▶ [Exercise instructions] How does the data below read from its first line through the line containing "button_pitch = 12.3; // [11.5:0.1:12.5]"? Print those lines exactly.

▶ [Material]
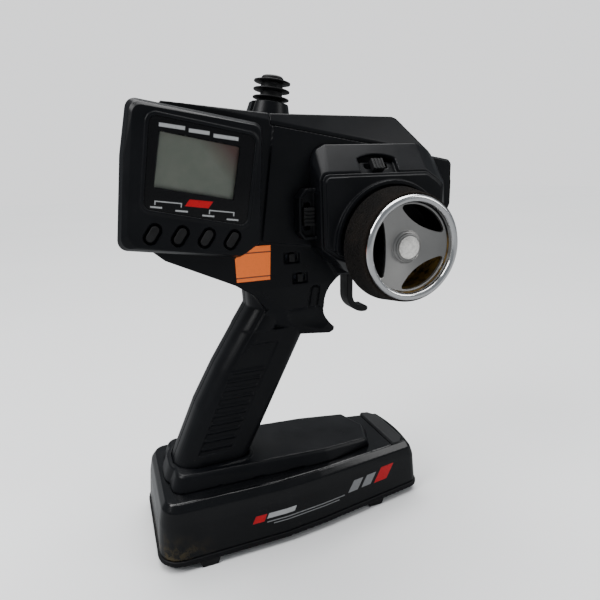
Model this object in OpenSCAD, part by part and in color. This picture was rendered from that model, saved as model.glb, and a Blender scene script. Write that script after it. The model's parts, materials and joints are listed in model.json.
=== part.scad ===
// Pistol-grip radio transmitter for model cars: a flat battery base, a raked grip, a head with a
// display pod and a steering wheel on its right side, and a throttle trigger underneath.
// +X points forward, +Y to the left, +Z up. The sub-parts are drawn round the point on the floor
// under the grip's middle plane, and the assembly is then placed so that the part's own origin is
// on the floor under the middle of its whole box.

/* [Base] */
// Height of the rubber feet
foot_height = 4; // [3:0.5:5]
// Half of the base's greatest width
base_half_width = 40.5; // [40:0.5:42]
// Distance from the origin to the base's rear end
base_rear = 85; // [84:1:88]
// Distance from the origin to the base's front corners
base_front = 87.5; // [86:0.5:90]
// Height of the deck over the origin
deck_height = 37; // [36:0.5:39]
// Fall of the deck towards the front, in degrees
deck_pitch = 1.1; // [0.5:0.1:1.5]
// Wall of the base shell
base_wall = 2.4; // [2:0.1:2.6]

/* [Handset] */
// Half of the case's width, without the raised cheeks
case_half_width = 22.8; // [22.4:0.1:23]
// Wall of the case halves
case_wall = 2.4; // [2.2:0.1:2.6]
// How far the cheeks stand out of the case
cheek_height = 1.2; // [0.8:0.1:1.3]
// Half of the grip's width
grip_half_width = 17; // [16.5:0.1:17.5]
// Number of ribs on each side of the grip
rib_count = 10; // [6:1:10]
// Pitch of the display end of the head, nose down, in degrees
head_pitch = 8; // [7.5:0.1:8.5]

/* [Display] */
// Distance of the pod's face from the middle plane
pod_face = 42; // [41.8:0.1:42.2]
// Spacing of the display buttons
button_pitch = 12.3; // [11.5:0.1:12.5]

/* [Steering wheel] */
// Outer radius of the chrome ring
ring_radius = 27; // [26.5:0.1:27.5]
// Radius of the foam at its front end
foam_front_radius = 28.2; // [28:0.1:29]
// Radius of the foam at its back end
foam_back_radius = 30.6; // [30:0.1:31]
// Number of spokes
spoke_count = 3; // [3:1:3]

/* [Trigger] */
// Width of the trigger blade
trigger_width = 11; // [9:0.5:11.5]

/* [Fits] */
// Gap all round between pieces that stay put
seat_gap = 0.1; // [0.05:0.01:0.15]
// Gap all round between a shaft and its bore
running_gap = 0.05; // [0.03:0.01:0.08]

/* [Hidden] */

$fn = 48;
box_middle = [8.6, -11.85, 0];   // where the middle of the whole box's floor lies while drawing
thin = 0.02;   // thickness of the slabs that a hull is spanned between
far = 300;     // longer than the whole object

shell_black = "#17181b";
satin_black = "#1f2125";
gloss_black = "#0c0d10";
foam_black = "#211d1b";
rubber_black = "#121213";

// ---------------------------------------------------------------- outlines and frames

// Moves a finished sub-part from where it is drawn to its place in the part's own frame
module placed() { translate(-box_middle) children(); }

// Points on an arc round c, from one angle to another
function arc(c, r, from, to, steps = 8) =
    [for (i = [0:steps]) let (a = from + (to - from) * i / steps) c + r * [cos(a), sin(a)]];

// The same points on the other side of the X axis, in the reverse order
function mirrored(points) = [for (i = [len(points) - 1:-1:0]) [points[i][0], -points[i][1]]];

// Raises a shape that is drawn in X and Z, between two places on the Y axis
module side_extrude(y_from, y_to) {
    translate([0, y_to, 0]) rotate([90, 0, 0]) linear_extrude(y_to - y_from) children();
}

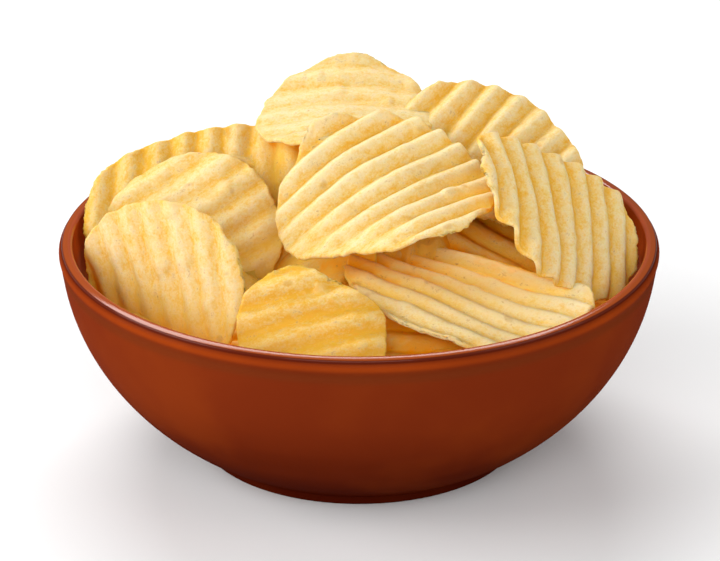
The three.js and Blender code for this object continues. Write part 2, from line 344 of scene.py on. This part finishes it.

▶ [Answer for the task]
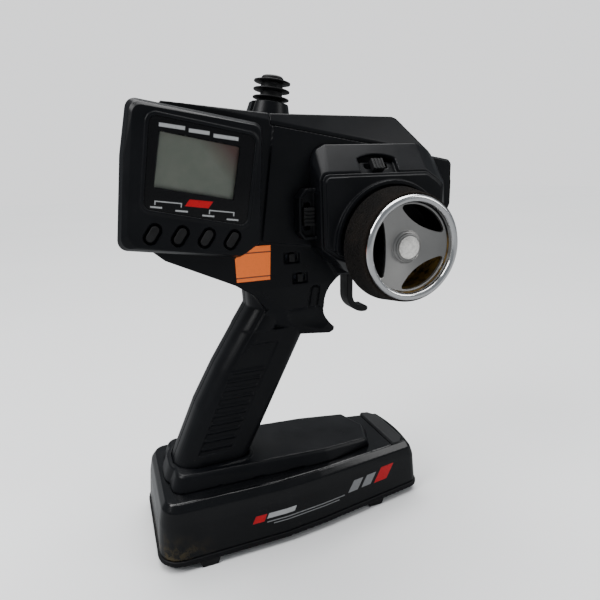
Model this object in OpenSCAD, part by part and in color. This picture was rendered from that model, saved as model.glb, and a Blender scene script. Write that script after it. The model's parts, materials and joints are listed in model.json.
=== part.scad ===
// Pistol-grip radio transmitter for model cars: a flat battery base, a raked grip, a head with a
// display pod and a steering wheel on its right side, and a throttle trigger underneath.
// +X points forward, +Y to the left, +Z up. The sub-parts are drawn round the point on the floor
// under the grip's middle plane, and the assembly is then placed so that the part's own origin is
// on the floor under the middle of its whole box.

/* [Base] */
// Height of the rubber feet
foot_height = 4; // [3:0.5:5]
// Half of the base's greatest width
base_half_width = 40.5; // [40:0.5:42]
// Distance from the origin to the base's rear end
base_rear = 85; // [84:1:88]
// Distance from the origin to the base's front corners
base_front = 87.5; // [86:0.5:90]
// Height of the deck over the origin
deck_height = 37; // [36:0.5:39]
// Fall of the deck towards the front, in degrees
deck_pitch = 1.1; // [0.5:0.1:1.5]
// Wall of the base shell
base_wall = 2.4; // [2:0.1:2.6]

/* [Handset] */
// Half of the case's width, without the raised cheeks
case_half_width = 22.8; // [22.4:0.1:23]
// Wall of the case halves
case_wall = 2.4; // [2.2:0.1:2.6]
// How far the cheeks stand out of the case
cheek_height = 1.2; // [0.8:0.1:1.3]
// Half of the grip's width
grip_half_width = 17; // [16.5:0.1:17.5]
// Number of ribs on each side of the grip
rib_count = 10; // [6:1:10]
// Pitch of the display end of the head, nose down, in degrees
head_pitch = 8; // [7.5:0.1:8.5]

/* [Display] */
// Distance of the pod's face from the middle plane
pod_face = 42; // [41.8:0.1:42.2]
// Spacing of the display buttons
button_pitch = 12.3; // [11.5:0.1:12.5]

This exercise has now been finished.